Required work.
Copy the data below exactly.

Recorded information.
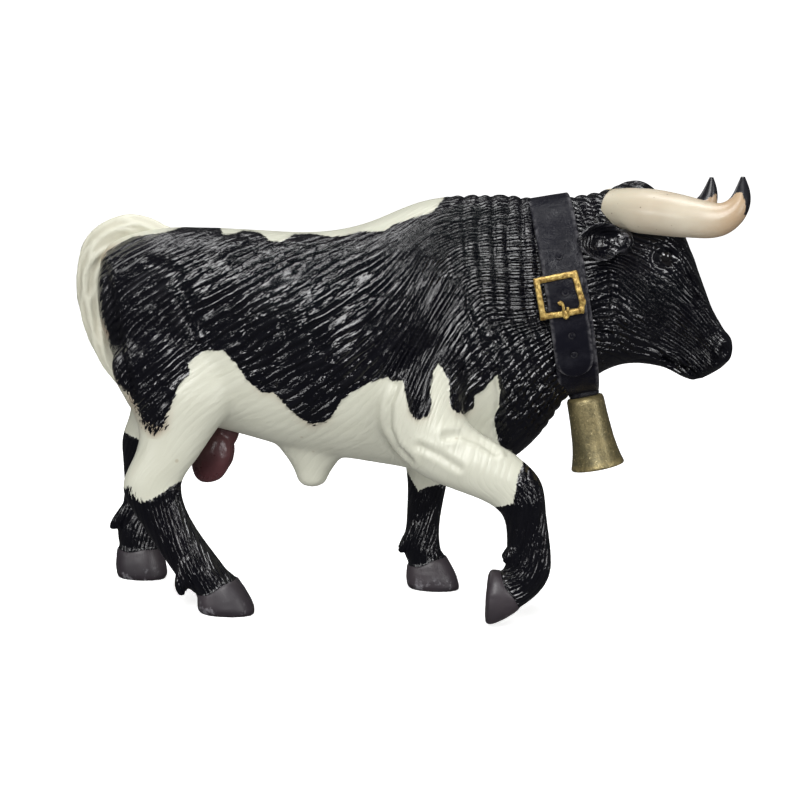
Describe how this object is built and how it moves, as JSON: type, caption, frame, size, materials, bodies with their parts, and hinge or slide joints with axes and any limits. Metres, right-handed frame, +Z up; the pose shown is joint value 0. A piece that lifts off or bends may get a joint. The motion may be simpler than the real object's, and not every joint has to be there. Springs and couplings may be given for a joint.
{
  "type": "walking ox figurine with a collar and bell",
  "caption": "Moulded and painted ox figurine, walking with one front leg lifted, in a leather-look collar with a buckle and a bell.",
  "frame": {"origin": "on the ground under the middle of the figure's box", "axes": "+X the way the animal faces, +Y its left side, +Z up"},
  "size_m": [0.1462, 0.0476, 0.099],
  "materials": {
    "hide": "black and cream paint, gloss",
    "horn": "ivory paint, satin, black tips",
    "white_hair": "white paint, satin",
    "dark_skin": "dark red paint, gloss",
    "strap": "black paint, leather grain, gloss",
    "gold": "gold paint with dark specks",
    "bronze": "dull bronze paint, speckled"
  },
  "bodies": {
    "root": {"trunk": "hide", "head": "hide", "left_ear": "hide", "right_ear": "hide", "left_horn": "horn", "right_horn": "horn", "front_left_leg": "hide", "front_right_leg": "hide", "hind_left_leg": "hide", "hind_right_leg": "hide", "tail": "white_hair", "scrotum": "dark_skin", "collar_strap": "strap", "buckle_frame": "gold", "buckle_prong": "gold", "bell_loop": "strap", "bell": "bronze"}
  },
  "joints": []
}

Solution to the exercise.
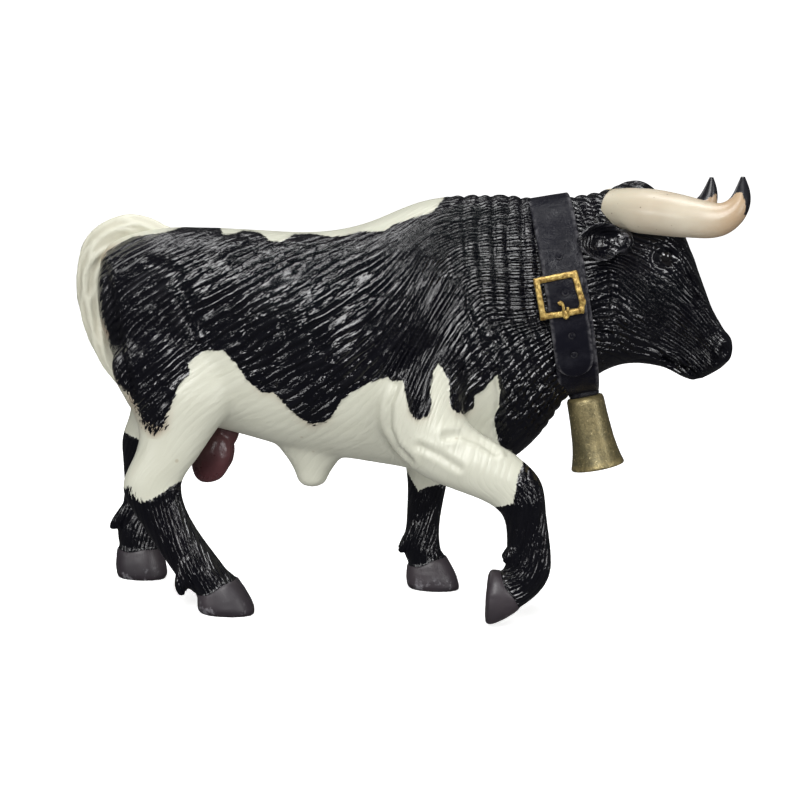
Describe how this object is built and how it moves, as JSON: type, caption, frame, size, materials, bodies with their parts, and hinge or slide joints with axes and any limits. Metres, right-handed frame, +Z up; the pose shown is joint value 0. A piece that lifts off or bends may get a joint. The motion may be simpler than the real object's, and not every joint has to be there. Springs and couplings may be given for a joint.
{
  "type": "walking ox figurine with a collar and bell",
  "caption": "Moulded and painted ox figurine, walking with one front leg lifted, in a leather-look collar with a buckle and a bell.",
  "frame": {"origin": "on the ground under the middle of the figure's box", "axes": "+X the way the animal faces, +Y its left side, +Z up"},
  "size_m": [0.1462, 0.0476, 0.099],
  "materials": {
    "hide": "black and cream paint, gloss",
    "horn": "ivory paint, satin, black tips",
    "white_hair": "white paint, satin",
    "dark_skin": "dark red paint, gloss",
    "strap": "black paint, leather grain, gloss",
    "gold": "gold paint with dark specks",
    "bronze": "dull bronze paint, speckled"
  },
  "bodies": {
    "root": {"trunk": "hide", "head": "hide", "left_ear": "hide", "right_ear": "hide", "left_horn": "horn", "right_horn": "horn", "front_left_leg": "hide", "front_right_leg": "hide", "hind_left_leg": "hide", "hind_right_leg": "hide", "tail": "white_hair", "scrotum": "dark_skin", "collar_strap": "strap", "buckle_frame": "gold", "buckle_prong": "gold", "bell_loop": "strap", "bell": "bronze"}
  },
  "joints": []
}